§ What is expected:
Can you restate the lines of the entries below, word for word, from the first one through the line that includes "ready to type."?

Rows from a 3D modeling dataset:
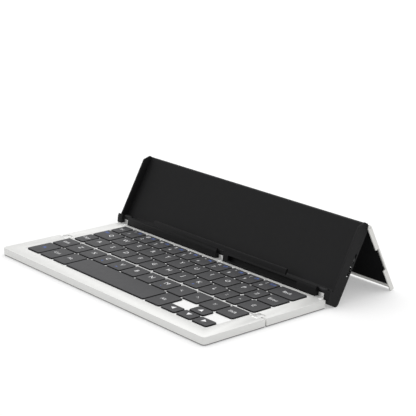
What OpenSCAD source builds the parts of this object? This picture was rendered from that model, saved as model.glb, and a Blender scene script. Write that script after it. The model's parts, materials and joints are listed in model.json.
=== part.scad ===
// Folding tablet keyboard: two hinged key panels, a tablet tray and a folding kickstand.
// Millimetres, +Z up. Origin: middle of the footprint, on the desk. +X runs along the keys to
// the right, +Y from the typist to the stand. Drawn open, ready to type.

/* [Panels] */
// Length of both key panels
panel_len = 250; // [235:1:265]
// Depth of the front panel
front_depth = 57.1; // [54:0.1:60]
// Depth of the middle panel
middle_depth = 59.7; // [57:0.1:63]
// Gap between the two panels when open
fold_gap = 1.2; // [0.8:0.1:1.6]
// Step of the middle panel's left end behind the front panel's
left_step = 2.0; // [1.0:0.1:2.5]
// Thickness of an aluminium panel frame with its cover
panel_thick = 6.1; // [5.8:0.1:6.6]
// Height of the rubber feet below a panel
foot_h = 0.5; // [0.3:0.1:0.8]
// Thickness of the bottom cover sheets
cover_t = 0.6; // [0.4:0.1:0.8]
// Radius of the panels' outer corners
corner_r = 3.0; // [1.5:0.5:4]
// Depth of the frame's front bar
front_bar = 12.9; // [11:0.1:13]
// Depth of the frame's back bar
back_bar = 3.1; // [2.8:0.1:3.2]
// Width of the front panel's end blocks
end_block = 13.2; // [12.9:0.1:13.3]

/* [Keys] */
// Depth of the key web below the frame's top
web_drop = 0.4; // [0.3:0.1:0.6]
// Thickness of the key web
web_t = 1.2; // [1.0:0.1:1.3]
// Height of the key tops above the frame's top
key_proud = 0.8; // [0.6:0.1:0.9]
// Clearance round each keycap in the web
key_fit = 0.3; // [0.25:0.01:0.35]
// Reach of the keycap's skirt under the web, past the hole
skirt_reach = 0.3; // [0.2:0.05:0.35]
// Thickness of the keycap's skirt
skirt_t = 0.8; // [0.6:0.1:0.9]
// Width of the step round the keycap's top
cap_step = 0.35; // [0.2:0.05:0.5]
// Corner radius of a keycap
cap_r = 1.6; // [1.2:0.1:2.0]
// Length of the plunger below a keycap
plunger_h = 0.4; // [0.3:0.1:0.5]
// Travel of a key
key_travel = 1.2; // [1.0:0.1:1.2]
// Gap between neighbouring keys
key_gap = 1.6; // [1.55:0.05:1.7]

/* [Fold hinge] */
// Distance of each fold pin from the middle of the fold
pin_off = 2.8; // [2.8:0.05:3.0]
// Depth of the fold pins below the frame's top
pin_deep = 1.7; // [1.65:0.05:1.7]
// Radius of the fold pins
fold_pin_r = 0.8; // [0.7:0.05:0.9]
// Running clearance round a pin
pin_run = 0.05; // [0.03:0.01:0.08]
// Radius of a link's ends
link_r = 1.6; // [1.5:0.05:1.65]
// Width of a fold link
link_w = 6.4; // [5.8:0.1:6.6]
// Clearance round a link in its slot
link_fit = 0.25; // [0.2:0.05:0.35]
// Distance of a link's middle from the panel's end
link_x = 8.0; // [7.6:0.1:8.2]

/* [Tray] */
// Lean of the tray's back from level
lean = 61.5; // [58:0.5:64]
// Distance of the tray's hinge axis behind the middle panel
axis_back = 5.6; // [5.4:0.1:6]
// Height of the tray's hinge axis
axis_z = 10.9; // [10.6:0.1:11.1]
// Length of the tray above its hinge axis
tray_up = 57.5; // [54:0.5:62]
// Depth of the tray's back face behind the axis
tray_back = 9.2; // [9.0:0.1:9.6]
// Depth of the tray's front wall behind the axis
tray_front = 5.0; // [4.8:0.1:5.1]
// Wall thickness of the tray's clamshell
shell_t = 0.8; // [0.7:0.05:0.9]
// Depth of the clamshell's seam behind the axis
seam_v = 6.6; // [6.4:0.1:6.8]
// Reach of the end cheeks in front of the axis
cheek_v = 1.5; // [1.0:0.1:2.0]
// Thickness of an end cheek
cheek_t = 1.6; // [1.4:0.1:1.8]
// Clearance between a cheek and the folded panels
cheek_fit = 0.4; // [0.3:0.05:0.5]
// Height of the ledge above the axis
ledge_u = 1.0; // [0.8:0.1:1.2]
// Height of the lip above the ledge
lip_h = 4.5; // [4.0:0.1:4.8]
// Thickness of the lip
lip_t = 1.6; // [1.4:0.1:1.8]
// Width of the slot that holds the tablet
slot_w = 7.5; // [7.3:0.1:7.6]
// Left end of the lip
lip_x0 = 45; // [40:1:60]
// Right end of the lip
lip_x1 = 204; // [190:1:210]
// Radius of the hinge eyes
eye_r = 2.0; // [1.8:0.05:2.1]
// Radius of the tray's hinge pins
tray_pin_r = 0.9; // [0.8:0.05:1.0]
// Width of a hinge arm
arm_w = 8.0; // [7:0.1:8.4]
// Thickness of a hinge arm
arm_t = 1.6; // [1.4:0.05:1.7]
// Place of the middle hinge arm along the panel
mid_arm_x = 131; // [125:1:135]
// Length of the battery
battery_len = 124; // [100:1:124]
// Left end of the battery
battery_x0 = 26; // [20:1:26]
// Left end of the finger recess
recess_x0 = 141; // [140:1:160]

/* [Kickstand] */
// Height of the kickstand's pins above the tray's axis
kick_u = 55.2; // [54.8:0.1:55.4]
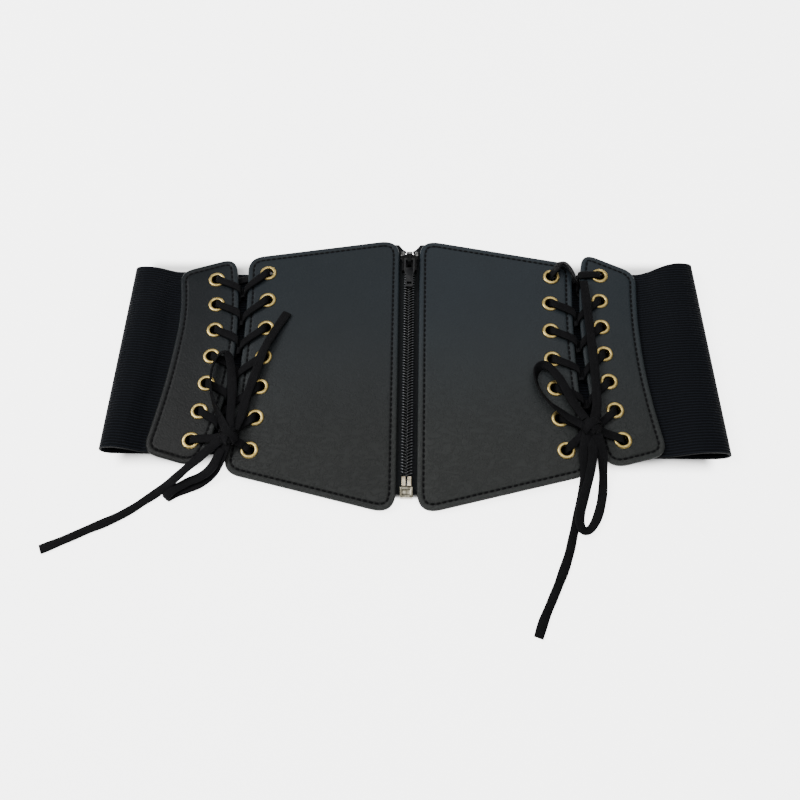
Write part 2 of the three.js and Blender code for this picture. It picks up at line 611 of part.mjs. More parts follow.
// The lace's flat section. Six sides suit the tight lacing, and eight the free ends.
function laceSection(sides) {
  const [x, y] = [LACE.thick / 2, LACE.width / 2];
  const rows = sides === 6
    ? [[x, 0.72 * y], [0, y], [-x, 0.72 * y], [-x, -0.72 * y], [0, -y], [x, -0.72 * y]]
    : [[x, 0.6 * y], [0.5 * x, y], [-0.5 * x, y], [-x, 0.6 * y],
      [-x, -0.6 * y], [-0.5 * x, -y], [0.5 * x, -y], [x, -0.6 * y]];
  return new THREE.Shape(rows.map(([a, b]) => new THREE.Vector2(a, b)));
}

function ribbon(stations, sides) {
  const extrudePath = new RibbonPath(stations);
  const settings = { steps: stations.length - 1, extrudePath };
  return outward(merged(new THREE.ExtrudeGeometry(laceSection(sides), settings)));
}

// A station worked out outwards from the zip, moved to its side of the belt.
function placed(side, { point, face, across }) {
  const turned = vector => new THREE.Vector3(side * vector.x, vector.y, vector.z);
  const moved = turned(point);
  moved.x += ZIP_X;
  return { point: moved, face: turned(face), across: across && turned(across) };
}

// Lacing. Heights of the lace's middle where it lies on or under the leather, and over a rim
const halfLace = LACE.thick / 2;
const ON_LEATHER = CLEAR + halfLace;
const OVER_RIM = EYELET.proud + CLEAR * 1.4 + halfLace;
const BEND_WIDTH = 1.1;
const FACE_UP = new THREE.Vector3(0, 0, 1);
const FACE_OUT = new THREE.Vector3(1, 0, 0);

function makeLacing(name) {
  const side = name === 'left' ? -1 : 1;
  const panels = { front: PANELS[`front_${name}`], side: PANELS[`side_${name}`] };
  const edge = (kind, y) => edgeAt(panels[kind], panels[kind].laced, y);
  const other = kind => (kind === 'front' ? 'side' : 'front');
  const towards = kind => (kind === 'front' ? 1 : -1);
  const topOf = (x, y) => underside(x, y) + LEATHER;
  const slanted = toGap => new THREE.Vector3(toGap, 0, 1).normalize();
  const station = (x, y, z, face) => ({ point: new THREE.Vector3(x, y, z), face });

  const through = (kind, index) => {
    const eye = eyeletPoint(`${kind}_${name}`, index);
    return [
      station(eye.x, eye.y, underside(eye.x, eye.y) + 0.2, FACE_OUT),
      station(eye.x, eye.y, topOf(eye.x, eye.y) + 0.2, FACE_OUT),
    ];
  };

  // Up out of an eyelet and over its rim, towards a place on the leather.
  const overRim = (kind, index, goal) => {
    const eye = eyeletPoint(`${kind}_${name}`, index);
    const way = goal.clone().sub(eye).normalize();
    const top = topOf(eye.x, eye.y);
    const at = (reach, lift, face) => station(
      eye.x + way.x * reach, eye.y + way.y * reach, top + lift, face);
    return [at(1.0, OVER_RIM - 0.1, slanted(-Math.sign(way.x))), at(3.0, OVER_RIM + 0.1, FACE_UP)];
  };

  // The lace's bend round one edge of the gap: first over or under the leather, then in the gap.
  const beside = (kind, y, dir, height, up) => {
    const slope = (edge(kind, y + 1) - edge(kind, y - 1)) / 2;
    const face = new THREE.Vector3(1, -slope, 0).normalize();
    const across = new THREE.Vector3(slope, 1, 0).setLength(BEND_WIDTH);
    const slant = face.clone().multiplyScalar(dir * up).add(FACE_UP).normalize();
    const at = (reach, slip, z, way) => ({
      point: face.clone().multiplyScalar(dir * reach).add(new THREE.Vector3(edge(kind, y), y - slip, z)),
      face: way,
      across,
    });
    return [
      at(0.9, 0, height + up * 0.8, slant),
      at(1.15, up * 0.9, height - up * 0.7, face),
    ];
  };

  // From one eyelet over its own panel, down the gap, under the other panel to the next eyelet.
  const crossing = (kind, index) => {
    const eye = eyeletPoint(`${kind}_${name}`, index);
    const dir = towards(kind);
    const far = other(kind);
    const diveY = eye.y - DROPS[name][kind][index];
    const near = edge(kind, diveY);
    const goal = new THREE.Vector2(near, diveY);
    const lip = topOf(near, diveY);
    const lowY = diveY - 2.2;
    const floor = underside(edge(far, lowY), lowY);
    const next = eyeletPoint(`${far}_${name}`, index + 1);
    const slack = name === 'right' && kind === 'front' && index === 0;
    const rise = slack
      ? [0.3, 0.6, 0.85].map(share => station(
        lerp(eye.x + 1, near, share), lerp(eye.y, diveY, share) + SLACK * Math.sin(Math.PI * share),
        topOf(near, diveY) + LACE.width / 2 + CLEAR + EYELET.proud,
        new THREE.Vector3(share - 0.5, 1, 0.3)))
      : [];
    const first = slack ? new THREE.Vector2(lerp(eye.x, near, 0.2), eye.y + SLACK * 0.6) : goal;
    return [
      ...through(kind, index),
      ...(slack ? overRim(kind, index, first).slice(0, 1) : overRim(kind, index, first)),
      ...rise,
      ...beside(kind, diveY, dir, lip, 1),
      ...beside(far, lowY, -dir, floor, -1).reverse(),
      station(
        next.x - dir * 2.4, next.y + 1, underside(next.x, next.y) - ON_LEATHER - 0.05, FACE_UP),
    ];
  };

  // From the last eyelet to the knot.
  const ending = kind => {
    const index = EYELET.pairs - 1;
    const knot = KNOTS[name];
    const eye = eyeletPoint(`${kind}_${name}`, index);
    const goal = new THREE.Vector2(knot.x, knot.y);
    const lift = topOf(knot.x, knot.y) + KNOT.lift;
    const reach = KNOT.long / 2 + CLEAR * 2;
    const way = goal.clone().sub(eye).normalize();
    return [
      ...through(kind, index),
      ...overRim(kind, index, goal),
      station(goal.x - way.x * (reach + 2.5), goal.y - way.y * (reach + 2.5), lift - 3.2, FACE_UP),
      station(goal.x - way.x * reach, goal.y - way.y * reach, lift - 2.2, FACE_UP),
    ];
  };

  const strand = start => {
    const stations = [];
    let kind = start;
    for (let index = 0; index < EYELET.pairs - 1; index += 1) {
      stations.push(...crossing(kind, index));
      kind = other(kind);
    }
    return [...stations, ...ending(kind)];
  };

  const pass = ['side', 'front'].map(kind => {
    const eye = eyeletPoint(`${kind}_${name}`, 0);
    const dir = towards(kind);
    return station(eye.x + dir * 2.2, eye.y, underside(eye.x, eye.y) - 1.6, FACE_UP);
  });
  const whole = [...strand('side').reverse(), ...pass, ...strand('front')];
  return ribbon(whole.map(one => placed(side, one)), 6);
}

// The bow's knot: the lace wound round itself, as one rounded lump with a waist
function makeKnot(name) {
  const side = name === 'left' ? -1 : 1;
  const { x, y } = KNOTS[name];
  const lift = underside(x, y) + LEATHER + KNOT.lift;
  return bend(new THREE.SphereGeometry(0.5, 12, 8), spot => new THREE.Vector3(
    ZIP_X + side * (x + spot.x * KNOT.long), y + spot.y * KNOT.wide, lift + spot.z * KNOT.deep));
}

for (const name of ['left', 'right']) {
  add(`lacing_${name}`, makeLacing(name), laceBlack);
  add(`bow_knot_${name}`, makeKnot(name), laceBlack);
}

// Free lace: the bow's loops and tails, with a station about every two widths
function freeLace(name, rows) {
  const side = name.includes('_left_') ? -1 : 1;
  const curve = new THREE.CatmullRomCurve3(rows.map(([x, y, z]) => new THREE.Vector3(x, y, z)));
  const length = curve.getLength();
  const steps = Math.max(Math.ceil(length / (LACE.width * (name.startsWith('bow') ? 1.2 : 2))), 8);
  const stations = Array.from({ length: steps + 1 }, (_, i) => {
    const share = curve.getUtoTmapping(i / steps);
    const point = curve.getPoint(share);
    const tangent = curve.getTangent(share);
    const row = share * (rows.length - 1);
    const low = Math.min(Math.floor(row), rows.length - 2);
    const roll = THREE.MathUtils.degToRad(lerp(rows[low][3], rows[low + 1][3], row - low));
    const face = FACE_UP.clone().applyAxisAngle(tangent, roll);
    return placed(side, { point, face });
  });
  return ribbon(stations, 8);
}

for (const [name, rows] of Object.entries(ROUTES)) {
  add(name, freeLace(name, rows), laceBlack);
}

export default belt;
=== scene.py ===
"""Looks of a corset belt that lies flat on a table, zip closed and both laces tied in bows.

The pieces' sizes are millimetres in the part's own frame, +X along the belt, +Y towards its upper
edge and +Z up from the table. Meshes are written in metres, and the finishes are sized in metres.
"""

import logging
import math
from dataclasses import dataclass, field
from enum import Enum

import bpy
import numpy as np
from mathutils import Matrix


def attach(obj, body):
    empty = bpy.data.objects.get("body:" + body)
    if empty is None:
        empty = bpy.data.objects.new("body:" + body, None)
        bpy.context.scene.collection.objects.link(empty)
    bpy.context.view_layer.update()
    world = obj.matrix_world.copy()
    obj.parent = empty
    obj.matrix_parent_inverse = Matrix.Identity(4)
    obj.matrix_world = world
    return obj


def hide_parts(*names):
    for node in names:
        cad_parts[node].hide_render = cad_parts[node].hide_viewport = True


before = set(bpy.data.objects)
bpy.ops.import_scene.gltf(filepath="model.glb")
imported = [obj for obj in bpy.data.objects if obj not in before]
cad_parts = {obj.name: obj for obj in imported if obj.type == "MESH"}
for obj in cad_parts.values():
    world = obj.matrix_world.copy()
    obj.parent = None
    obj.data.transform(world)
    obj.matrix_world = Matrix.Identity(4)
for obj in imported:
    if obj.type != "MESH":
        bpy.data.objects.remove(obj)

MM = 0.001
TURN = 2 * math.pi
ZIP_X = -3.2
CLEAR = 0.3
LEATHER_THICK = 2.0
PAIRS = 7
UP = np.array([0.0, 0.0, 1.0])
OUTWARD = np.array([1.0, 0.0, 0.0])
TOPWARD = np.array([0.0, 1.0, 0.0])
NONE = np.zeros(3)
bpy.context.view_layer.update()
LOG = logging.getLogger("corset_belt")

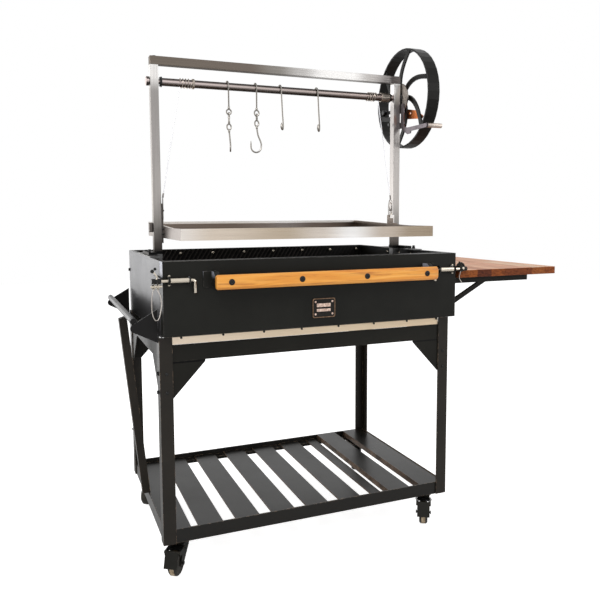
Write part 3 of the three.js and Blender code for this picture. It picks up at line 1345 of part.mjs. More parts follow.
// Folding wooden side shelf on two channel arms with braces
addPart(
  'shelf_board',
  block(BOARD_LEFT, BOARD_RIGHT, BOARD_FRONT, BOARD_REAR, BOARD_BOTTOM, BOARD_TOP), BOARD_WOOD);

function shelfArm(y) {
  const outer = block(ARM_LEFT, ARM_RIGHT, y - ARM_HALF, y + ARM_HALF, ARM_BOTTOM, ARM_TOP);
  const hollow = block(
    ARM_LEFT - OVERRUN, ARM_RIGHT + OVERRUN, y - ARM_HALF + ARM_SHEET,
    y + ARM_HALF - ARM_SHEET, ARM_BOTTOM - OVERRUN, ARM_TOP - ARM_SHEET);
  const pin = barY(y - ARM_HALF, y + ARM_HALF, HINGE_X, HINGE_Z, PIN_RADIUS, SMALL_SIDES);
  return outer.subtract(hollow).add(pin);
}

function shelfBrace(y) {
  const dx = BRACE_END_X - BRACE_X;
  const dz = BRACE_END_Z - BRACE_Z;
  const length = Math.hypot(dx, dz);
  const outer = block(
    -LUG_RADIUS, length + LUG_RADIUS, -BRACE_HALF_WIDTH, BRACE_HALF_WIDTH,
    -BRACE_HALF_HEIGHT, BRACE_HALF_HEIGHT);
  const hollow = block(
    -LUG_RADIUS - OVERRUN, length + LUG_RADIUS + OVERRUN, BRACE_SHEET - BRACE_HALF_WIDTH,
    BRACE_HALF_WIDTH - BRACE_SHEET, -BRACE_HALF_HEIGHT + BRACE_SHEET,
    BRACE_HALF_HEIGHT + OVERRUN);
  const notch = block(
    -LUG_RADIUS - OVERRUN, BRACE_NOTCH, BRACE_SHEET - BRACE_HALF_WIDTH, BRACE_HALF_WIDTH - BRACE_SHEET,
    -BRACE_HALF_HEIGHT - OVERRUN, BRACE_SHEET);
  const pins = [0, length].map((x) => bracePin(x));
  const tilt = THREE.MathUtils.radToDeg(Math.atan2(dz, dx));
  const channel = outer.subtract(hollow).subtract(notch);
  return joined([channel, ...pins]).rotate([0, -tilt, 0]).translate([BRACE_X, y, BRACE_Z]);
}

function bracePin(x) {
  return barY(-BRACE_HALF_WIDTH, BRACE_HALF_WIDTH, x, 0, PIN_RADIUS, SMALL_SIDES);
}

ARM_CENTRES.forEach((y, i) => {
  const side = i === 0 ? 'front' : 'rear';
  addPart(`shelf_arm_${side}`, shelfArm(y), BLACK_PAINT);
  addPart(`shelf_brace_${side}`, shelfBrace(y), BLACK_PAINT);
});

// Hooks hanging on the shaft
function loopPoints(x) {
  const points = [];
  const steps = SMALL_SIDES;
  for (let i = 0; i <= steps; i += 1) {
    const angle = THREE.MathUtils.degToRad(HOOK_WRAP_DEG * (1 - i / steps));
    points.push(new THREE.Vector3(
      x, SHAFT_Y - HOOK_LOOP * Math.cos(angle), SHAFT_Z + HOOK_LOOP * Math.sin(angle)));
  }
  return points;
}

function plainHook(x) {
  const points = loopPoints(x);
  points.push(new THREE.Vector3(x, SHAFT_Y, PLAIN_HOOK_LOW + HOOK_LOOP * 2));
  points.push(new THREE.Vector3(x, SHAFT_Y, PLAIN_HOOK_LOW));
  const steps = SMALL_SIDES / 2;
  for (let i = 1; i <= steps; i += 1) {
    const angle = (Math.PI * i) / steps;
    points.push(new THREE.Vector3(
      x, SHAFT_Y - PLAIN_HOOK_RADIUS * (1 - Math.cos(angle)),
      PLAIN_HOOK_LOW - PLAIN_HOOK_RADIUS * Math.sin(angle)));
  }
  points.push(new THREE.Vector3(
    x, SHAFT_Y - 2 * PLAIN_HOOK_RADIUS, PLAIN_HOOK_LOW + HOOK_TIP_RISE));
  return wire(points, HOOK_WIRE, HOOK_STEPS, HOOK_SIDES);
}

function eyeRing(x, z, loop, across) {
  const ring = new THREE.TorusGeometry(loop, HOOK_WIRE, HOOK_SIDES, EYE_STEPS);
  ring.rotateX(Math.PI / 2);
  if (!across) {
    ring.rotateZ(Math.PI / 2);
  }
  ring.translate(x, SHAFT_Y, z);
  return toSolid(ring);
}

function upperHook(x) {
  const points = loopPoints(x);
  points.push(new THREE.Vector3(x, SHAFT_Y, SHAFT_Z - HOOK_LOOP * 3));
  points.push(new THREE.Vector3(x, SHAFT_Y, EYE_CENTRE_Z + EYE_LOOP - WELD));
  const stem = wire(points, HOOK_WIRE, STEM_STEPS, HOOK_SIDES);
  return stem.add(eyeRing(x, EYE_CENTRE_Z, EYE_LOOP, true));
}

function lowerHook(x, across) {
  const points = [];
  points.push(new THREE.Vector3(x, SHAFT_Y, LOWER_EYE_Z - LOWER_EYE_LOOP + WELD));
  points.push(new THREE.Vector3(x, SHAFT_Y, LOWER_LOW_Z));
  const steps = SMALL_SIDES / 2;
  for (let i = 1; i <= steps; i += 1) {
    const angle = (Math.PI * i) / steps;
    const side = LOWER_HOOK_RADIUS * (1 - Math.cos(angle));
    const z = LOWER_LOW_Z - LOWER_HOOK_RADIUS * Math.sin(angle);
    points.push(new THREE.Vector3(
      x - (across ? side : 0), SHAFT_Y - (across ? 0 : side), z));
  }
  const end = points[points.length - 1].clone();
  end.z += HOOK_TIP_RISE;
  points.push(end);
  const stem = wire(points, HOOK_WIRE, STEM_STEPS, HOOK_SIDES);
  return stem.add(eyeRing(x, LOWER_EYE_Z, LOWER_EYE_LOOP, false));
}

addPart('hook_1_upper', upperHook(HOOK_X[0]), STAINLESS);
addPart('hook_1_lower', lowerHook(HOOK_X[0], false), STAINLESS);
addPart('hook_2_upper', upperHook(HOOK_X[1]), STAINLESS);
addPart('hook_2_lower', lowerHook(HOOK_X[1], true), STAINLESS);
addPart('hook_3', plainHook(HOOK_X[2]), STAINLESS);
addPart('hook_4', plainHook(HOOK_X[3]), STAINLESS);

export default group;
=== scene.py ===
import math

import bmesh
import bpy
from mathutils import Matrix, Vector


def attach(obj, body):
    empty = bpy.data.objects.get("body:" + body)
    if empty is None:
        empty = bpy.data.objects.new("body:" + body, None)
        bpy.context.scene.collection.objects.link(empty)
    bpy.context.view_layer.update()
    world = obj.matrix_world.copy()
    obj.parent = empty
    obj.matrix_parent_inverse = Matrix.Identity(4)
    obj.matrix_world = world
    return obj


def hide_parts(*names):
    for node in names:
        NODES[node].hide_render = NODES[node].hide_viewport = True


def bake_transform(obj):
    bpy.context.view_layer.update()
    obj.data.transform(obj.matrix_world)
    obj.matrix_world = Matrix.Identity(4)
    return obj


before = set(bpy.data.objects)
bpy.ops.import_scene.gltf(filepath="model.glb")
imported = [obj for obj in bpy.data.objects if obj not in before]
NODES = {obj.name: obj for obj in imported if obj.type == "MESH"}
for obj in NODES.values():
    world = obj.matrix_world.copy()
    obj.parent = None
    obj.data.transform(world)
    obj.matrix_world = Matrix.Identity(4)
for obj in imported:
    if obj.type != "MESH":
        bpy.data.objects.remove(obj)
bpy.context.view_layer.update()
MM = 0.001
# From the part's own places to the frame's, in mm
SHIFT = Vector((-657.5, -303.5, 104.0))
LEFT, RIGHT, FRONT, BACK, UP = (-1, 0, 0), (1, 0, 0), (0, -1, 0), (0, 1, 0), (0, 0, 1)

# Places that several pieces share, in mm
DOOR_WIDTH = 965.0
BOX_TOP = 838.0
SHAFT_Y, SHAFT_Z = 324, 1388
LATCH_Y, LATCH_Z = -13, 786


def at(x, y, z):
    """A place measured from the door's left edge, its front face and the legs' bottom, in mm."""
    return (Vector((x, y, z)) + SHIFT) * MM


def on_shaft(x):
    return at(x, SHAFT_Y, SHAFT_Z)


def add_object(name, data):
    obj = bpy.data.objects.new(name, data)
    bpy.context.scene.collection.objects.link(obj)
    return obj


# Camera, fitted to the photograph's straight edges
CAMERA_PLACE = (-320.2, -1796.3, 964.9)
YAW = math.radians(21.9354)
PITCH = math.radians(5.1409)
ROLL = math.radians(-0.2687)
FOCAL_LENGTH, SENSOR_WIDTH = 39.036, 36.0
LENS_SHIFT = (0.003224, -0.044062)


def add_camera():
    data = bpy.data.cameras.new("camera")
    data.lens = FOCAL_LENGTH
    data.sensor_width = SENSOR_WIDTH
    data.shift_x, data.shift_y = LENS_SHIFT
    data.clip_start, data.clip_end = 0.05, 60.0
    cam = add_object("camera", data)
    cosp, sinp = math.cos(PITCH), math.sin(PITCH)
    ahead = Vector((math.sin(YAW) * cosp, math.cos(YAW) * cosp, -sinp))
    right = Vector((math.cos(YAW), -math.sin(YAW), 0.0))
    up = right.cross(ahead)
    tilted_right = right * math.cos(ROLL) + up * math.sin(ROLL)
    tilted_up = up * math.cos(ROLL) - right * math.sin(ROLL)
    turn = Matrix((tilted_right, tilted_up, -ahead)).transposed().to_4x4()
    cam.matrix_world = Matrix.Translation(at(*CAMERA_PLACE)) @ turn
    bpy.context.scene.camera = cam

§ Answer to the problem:
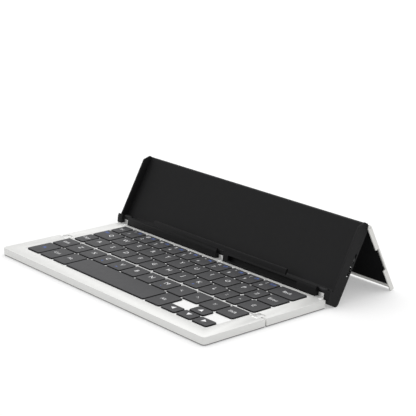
What OpenSCAD source builds the parts of this object? This picture was rendered from that model, saved as model.glb, and a Blender scene script. Write that script after it. The model's parts, materials and joints are listed in model.json.
=== part.scad ===
// Folding tablet keyboard: two hinged key panels, a tablet tray and a folding kickstand.
// Millimetres, +Z up. Origin: middle of the footprint, on the desk. +X runs along the keys to
// the right, +Y from the typist to the stand. Drawn open, ready to type.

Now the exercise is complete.